Tally the lines below that contain "scene". The number is the whole answer.

- - - - -

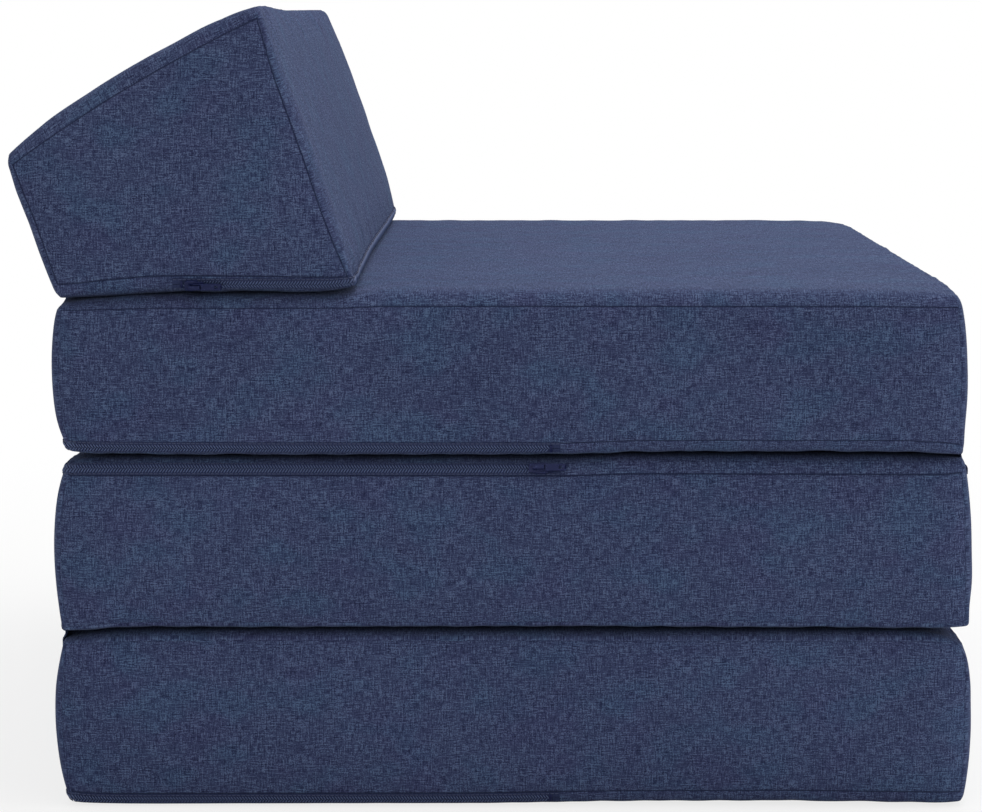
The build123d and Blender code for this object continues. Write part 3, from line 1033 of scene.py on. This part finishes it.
class Nodes:
    """The nodes of a material or of the world, and the ways to add to them."""

    def __init__(self, tree):
        self.tree = tree

    def connect(self, value, socket):
        if isinstance(value, Signal):
            self.tree.links.new(value.socket, socket)
        else:
            socket.default_value = value

    def node(self, kind, settings=None, inputs=None, output=0):
        node = self.tree.nodes.new("ShaderNode" + kind)
        for key, value in (settings or {}).items():
            if key == "stops":
                ramp = node.color_ramp.elements
                while len(ramp) < len(value):
                    ramp.new(1.0)
                for stop_point, (place, shade) in zip(ramp, value):
                    stop_point.position, stop_point.color = place, shade
            else:
                setattr(node, key, value)
        for key, value in (inputs or {}).items():
            self.connect(value, node.inputs[key])
        return Signal(self, node.outputs[output])

    def split(self, vector):
        """The three numbers of a vector."""
        return [self.node("SeparateXYZ", {}, {0: vector}, axis) for axis in range(3)]

    def straight_place(self):
        """Where a part of a zipper lay before it was laid on the cover."""
        return self.split(self.node("Attribute", {"attribute_name": "flat_place"}, {}, 1))

    def own_place(self):
        """Places in the object's own axes."""
        return self.split(self.node("TexCoord", {}, {}, 3))

    def noise(self, x, y, z=0.0, detail=1.0):
        """Noise with features about one unit large."""
        vector = self.node("CombineXYZ", {}, {0: x, 1: y, 2: z})
        inputs = {"Vector": vector, "Scale": 1.0, "Detail": detail, "Roughness": 0.5}
        return self.node("TexNoise", {}, inputs)

    def rise(self, value, low, high):
        """0 below low, 1 above high, and a soft rise between."""
        inputs = {"Value": value, "From Min": low, "From Max": high}
        return self.node("MapRange", {"interpolation_type": "SMOOTHSTEP"}, inputs)

    def mix(self, share, first, second, blend="MIX"):
        """Mixes two colours."""
        settings = {"data_type": "RGBA", "blend_type": blend}
        return self.node("Mix", settings, {0: share, 6: first, 7: second}, 2)


class Finish(Nodes):
    """A material with a Principled shader."""

    def __init__(self, name, **fixed):
        self.material = bpy.data.materials.new(name)
        self.material.use_nodes = True
        super().__init__(self.material.node_tree)
        self.shader = self.tree.nodes["Principled BSDF"]
        self.wire(fixed)

    def wire(self, sockets):
        """Gives sockets of the shader their values."""
        for socket, value in sockets.items():
            self.connect(value, self.shader.inputs[socket.replace("_", " ")])

    def finish(self, height, strength, depth, **sockets):
        """Gives the shader what varies, with a height in units of depth as its bumps."""
        inputs = {"Strength": strength, "Distance": depth, "Height": height}
        self.wire({**sockets, "Normal": self.node("Bump", {}, inputs)})
        return self.material


def shade(red, green, blue):
    """A colour from its values of 0 to 255 on a screen, as light."""
    values = (value / 255 for value in (red, green, blue))
    return (*(v / 12.92 if v < 0.04045 else ((v + 0.055) / 1.055) ** 2.4 for v in values), 1.0)


def dress(piece, material):
    """Gives a piece one material."""
    piece.data.materials.clear()
    piece.data.materials.append(material)


# %% [markdown]
# ### Heathered cloth
# The cloth is a plain weave of yarns that are each spun from light and dark fibres. Close to,
# short light and dark dashes run up and across, and further off they gather in faint teal
# and violet patches. A picture of cloth would tile, so it is made from stretched noises: one
# stretched up, one across, a fine one for flecks, and slow ones for the patches.

# %% Make the cloth
def heathered_cloth(name, place, seam=True):
    """Navy heathered cloth. place moves its pattern, so that no two covers look the same."""
    cloth = Finish(
        name, Roughness=0.95, Specular_IOR_Level=0.08,
        Sheen_Weight=0.06, Sheen_Roughness=0.5, Sheen_Tint=(0.55, 0.68, 1.0, 1.0),
    )
    u, v, _ = cloth.split(cloth.node("UVMap", {"uv_map": "cloth"}))
    on_band = 1 - cloth.rise(u, 1.9, 2.1)
    u, v = u + place, v + place * 0.7
    upright = cloth.noise(u / 0.0010, v / 0.008, 1.0)
    level = cloth.noise(u / 0.007, v / 0.0010, 2.0)
    slub = cloth.noise(u / 0.0014, v / 0.016, 8.0) + cloth.noise(u / 0.016, v / 0.0014, 9.0)
    fleck = cloth.noise(u / 0.0010, v / 0.0010, 3.0, 2.0)
    patch = cloth.noise(u / 0.045, v / 0.032, 4.0, 2.0)
    slow = cloth.noise(u / 0.16, v / 0.12, 5.0)
    clump = cloth.noise(u / 0.013, v / 0.010, 10.0)
    yarns = (upright - 0.5) * 0.9 + (level - 0.5) * 0.95 + (fleck - 0.5) * 1.45
    yarns = yarns * (0.35 + clump * 1.2) + (clump - 0.5) * 0.12
    inland = 0.0
    if seam:
        distance = cloth.node("Attribute", {"attribute_name": "seam_distance"}, {}, 2)
        inland = cloth.rise(distance, 0.006, 0.03)
    slubs = (slub - 1.0) * (0.1 + on_band * inland * 0.55)
    tone = yarns + slubs + (patch - 0.5) * 0.22 + (slow - 0.5) * 0.12 + 0.5
    dark, middle, light = shade(44, 50, 80), shade(60, 69, 100), shade(87, 101, 133)
    stops = [(0.0, shade(29, 34, 60)), (0.28, dark), (0.52, middle), (0.82, light)]
    colour = cloth.node("ValToRGB", {"stops": stops}, {0: tone})
    teal = cloth.rise(patch, 0.46, 0.66) * 0.5
    violet = cloth.rise(cloth.noise(u / 0.05, v / 0.04, 6.0, 2.0), 0.48, 0.68) * 0.4
    colour = cloth.mix(teal, colour, cloth.mix(1.0, colour, shade(222, 252, 250), "MULTIPLY"))
    colour = cloth.mix(violet, colour, cloth.mix(1.0, colour, shade(252, 234, 246), "MULTIPLY"))
    height = yarns * 0.7
    if seam:
        # A dark line is painted along each seam: this is painted shade in the seam's groove.
        line = 1 - cloth.rise(distance, 0.0002, 0.0009)
        colour = cloth.mix(line * 0.75, colour, shade(22, 27, 52))
        gathers = cloth.noise(u / 0.007, v / 0.007, 7.0) * (1 - cloth.rise(distance, 0.0, 0.014))
        height = height + gathers * 1.2 - line
    return cloth.finish(height, 0.55, 0.0004, Base_Color=colour)


cloths = {}
for number, name in enumerate(CUSHIONS):
    cloths[name] = heathered_cloth(f"heathered_navy_cloth_{name}", number * 3.7)
    dress(covers[name], cloths[name])
hinge_cloth = heathered_cloth("hinge_cloth", 17.3, seam=False)
for strip in hinges.values():
    dress(strip, hinge_cloth)
print("cloth:", len(cloths) + 1, "materials")


# %% [markdown]
# ### Tape, thread, nylon, painted metal and foam
# These are small, but a close look should tell them apart. The tape has fine ribs across it, the
# thread a twist, the nylon a dull gloss. The sliders are painted dark and rubbed lighter in small
# patches, and the foam has pores. Flat colours would hide all this.

# %% Make the smaller finishes
def ribbed_tape():
    tape = Finish("zipper_tape", Roughness=0.95, Specular_IOR_Level=0.06)
    along, beside, _ = tape.straight_place()
    ribs = tape.node("Math", {"operation": "SINE"}, {0: along * (2 * math.pi / 0.0011)})
    fibres = tape.noise(along / 0.0008, beside / 0.0004, 1.0, 2.0)
    colour = tape.mix(fibres * 0.6 + ribs * 0.12 + 0.2, shade(34, 40, 70), shade(58, 67, 98))
    return tape.finish(ribs * 0.5 + fibres * 0.5, 0.5, 0.0002, Base_Color=colour)


def sewing_thread():
    thread = Finish("sewing_thread", Roughness=0.7, Sheen_Weight=0.1)
    along, beside, _ = thread.straight_place()
    turned = (along + beside) * (2 * math.pi / 0.0007)
    twist = thread.node("Math", {"operation": "SINE"}, {0: turned})
    colour = thread.mix(twist * 0.3 + 0.5, shade(38, 45, 76), shade(66, 77, 110))
    return thread.finish(twist, 0.4, 0.0001, Base_Color=colour)


def nylon():
    teeth = Finish("zipper_nylon", Specular_IOR_Level=0.3)
    along, beside, up = teeth.straight_place()
    fade = teeth.noise(along / 0.03, beside / 0.003, 1.0)
    # Each tooth is painted light towards its top and dark lower down: a painted highlight on the
    # raised tops and painted shade at their feet, mixed with a slow random fade.
    lit_top = teeth.rise(up, 0.0007, 0.0014)
    colour = teeth.mix(lit_top * 0.75 + fade * 0.25, shade(22, 27, 52), shade(80, 94, 132))
    return teeth.finish(fade, 0.2, 0.0001, Base_Color=colour, Roughness=0.42 + fade * 0.2)


def painted_metal():
    metal = Finish("painted_zinc", Metallic=0.1, Specular_IOR_Level=0.25)
    x, y, z = metal.own_place()
    wear = metal.noise(x / 0.0016, y / 0.0016, z / 0.0016, 3.0)
    grain = metal.noise(x / 0.0003, y / 0.0003, z / 0.0003)
    rubbed = metal.rise(wear, 0.58, 0.72)
    colour = metal.mix(rubbed * 0.35, shade(16, 25, 66), shade(66, 82, 130))
    return metal.finish(grain, 0.15, 0.0001, Base_Color=colour, Roughness=0.5 - rubbed * 0.12)


def open_foam():
    foam = Finish("polyurethane_foam", Roughness=1.0, Specular_IOR_Level=0.2)
    x, y, z = foam.own_place()
    pores = foam.noise(x / 0.0012, y / 0.0012, z / 0.0012, 2.0)
    age = foam.noise(x / 0.1, y / 0.1, z / 0.1, 2.0)
    colour = foam.mix(foam.rise(pores, 0.35, 0.6), shade(196, 184, 150), shade(236, 228, 202))
    colour = foam.mix(age * 0.3, colour, shade(222, 202, 158))
    return foam.finish(pores, 0.8, 0.0008, Base_Color=colour)


finishes = {
    "tape": ribbed_tape(), "stitches": sewing_thread(), "teeth": nylon(),
    "stops": painted_metal(), "foam": open_foam(),
}
finishes["slider"] = finishes["pull"] = finishes["stops"]
for (name, part), piece in zips.items():
    dress(piece, finishes[part])
for foam in foams.values():
    dress(foam, finishes["foam"])
print("finishes:", ", ".join(sorted(finishes)))

# %% [markdown]
# ## Floor and light
# The sofa stands on a pale floor in a bright studio. Its top and the slope of the backrest are
# lighter than its sides, so the main light is a large soft one above and in front. Strong
# lamps would make the backdrop white, but they would bleach the cloth too. So the world and
# the floor are white only to the camera, and they light the sofa gently.

# %% Set up floor, lamps and world
floor = add(bpy.ops.mesh.primitive_plane_add, "floor", size=40, location=(0, 0, 0))
pale = Finish("pale_floor", Roughness=0.9, Specular_IOR_Level=0.2, Base_Color=shade(244, 244, 243))
seen = pale.node("LightPath", {}, {}, 0)
away = pale.node("VectorMath", {"operation": "LENGTH"}, {0: pale.node("TexCoord", {}, {}, 3)}, 1)
white = 0.78 + pale.rise(away, 0.45, 1.6) * 0.22
glow = pale.node("Emission", {}, {"Color": (1, 1, 1, 1), "Strength": 1.0})
plain = Signal(pale, pale.shader.outputs[0])
surface = pale.node("MixShader", {}, {0: seen * white, 1: plain, 2: glow})
pale.connect(surface, pale.tree.nodes["Material Output"].inputs["Surface"])
floor.data.materials.append(pale.material)


def lamp(name, place, aim, size, watts):
    """A soft square lamp that points at a place."""
    bpy.ops.object.light_add(type="AREA", location=place)
    light = bpy.context.object
    light.name = name
    light.data.size, light.data.energy = size, watts
    light.rotation_mode = "QUATERNION"
    light.rotation_quaternion = (Vector(aim) - Vector(place)).to_track_quat("-Z", "Y")
    return light


CENTRE = (0, 0, 0.3)
lamp("overhead", (0.3, -0.4, 3.2), CENTRE, 2.6, 62)
lamp("front", (-0.6, -3.2, 1.7), CENTRE, 2.0, 34)
lamp("side", (-3.6, 0.9, 1.5), CENTRE, 2.4, 20)

world = bpy.data.worlds.new("studio")
bpy.context.scene.world = world
world.use_nodes = True
sky = Nodes(world.node_tree)
camera_rays, glossy_rays = (
    sky.node("LightPath", {}, {}, rays) for rays in ("Is Camera Ray", "Is Glossy Ray")
)
seen_by = sky.node("Math", {"operation": "MAXIMUM"}, {0: camera_rays, 1: glossy_rays})
strength = sky.node("MapRange", {}, {"Value": seen_by, "To Min": 0.42, "To Max": 1.0})
background = sky.tree.nodes["Background"]
sky.connect(strength, background.inputs["Strength"])
background.inputs["Color"].default_value = (1, 1, 1, 1)
bpy.context.scene.view_settings.view_transform = "Standard"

- - - - -

> Answer for this exercise:
3